The search pattern (also called glob or shell wildcard pattern) can contain regular characters and the following wildcard characters:

?

Matches any single character.

*

Matches a sequence of arbitrary characters.

[ABC]

Matches any of the characters listed inside the brackets.

Using multiple --search parameters will show log messages that match the pattern specified at least in one of the options. For example:

$ svn log --search sally --search harry https://svn.red-bean.com/repos/test
------------------------------------------------------------------------
r1701 | sally | 2011-10-12 22:35:30 -0600 (Wed, 12 Oct 2011) | 1 line

Add a reminder.
------------------------------------------------------------------------
r1564 | harry | 2011-10-09 22:35:30 -0600 (Sun, 09 Oct 2011) | 1 line

Merge r1560 to the 1.0.x branch.
------------------------------------------------------------------------
$
        

Using --search with --search-and options will show log messages that match the combined pattern from both options.
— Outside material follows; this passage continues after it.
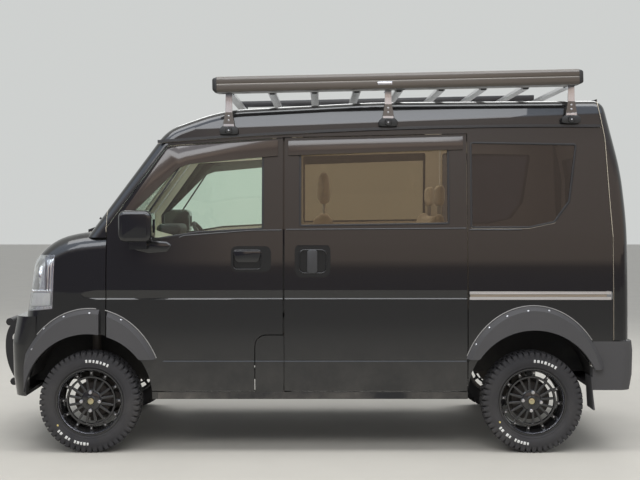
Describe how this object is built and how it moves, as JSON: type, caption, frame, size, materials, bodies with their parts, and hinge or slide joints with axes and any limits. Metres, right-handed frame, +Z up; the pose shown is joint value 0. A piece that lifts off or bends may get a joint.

For example:

$ svn log --verbose --search sally --search-and /foo/bar https://svn.red-bean.com/repos/test
------------------------------------------------------------------------
r1555 | sally | 2011-07-15 22:33:14 -0600 (Fri, 15 Jul 2011) | 1 line
Changed paths:
M /foo/bar/src.c

Typofix.
------------------------------------------------------------------------
r1530 | sally | 2011-07-13 07:24:11 -0600 (Wed, 13 Jul 2011) | 1 line
Changed paths:
M /foo/bar
M /foo/build

Fix up some svn:ignore properties.
------------------------------------------------------------------------
$
Tip

--search and --search-and options does not actually perform a search. They just filter the svn log output to display only log messages that match the specified pattern. Therefore, if --limit is used, it restricts the number of log messages searched, rather than restricting the output to a particular number of matching log messages.